Santa Monica Airport Air Traffic Controllers Provide Critical Support To Firefighting, News Gathering And Emergency Response Aircraft

Santa Monica FAA Air Traffic Control Tower has been providing critical support to aircraft fighting, reporting on and responding to the Skirball Fire. Aircraft using SMO airspace included water-dropping helicopters, Los Angeles Police Department Helicopters and newsgathering aircraft. Despite Santa Monica City Council efforts to close 100 year-old Santa Monica Municipal Airport, the airport and it’s FAA-staffed Control Tower continue to provide critical air traffic services for fighting hazards of all kinds.

Surprisingly, SMO is designated as “Critical Infrastructure” by the City’s own “All Hazards MitigationPlan”. Yet the city council is silent on how they will replace this key local disaster-response asset if they are successful in closing the airport.

With all the natural disasters surrounding Los Angeles, fires, hurricanes and earthquakes, local community lives will depend on SMO in any kind of disaster, according to the Santa Monica Airport Association. KSMO also generates around 1,500 jobs and at least $241 million dollars annually in economic activity, according to a City of Santa Monica 2011 study.

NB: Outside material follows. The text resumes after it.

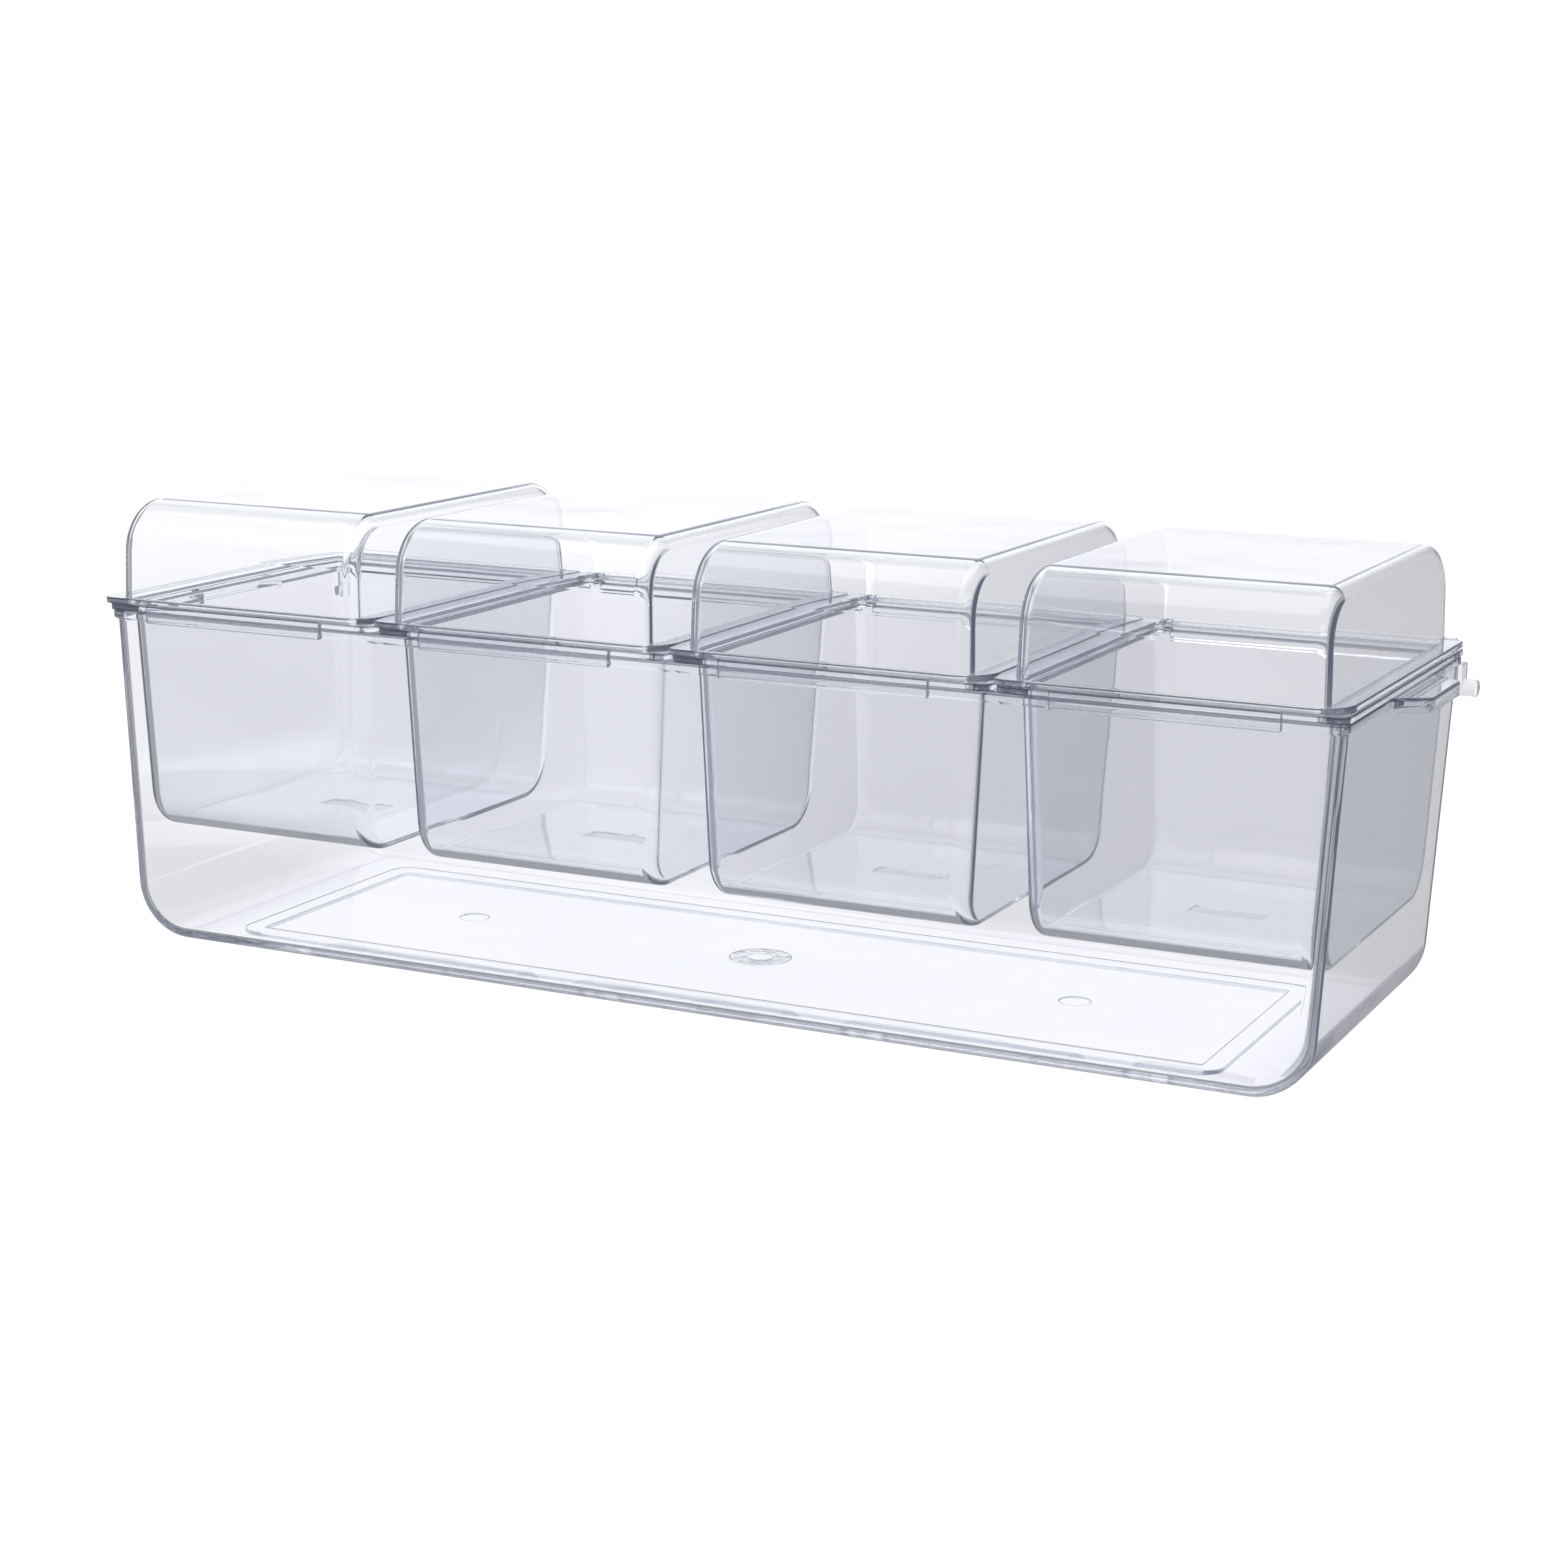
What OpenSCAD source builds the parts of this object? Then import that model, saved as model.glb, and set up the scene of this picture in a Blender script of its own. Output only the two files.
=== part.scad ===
// Serving caddy: one long clear tray, four lift-out cups hung on its rim,
// and a domed flip lid hinged on the back of each cup. Units are mm, +Z is up.

/* [Row] */
// distance from one cup to the next
pitch = 80.6; // [72:0.1:90]
// gap between neighbouring flanges
flange_gap = 0.8; // [0.6:0.1:3]
// depth of a lid flange, front edge to hinge line
flange_dep = 106.5; // [90:0.1:120]

/* [Tray] */
// height of the tray rim above the table
tray_h = 85.7; // [70:0.1:95]
// how far the end flanges stand out past the end walls
tray_end_in = 0.9; // [0.8:0.1:3]
// distance from the front of the flanges to the front wall
tray_front_in = 3; // [2:0.1:6]
// distance from the hinge line to the back wall
tray_back_in = 3.1; // [2.8:0.1:6]
// how far each end wall leans in from rim to floor
tray_end_lean = 4.4; // [1:0.1:8]
// how far the front and back walls lean in from rim to floor
tray_side_lean = 0.2; // [0:0.1:2]
// wall thickness of the tray
tray_wall = 2; // [1.6:0.1:3]
// thickness of the tray floor
tray_floor = 2.2; // [1.6:0.1:3]
// radius where the end walls turn into the floor
tray_end_r = 14; // [6:0.5:18]
// rounding of the other outer edges
tray_edge_r = 3; // [2.4:0.1:4]
// how far the rim stands out from the wall
rim_out = 0.6; // [0.3:0.1:2]
// thickness of the rim
rim_t = 1.8; // [1.2:0.1:3]
// height of the slope under the rim
rim_slope = 1.6; // [0.8:0.1:3]
// distance from the ends of the floor to the foot ring
foot_end_in = 23.5; // [18:0.5:40]
// distance from the long sides of the floor to the foot ring
foot_side_in = 11; // [6:0.5:20]
// width of the foot ring
foot_w = 5; // [1.5:0.1:6]
// height of the foot ring
foot_h = 1.2; // [0.6:0.1:2]
// rounding of the foot ring corners
foot_r = 6; // [5.5:0.5:12]

/* [Moulding marks] */
// diameter of the dished gate mark under the tray
gate_d = 16; // [10:0.5:20]
// diameter of the nub in the gate mark
nub_d = 6; // [3:0.5:8]
// diameter of the round marks beside it
mark_d = 8; // [5:0.5:10]
// distance of a round mark from the gate mark
mark_x = 84; // [60:1:120]
// depth of the marks
mark_deep = 0.5; // [0.2:0.1:1]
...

The Santa Monica Airport Association is a party to a lawsuit seeking to overturn a backroom deal between FAA and City of Santa Monica from February 2017, entitled a “Consent Decree” to shorten the KSMO single runway to 3,500 feet in 2017 and close the airport at the end of 2028. The association says the loss of KSMO as an airport, and the City’s stated “creative reuse” of its structures, will additionally greatly exacerbate population density and traffic congestion within the City limits and in neighboring communities.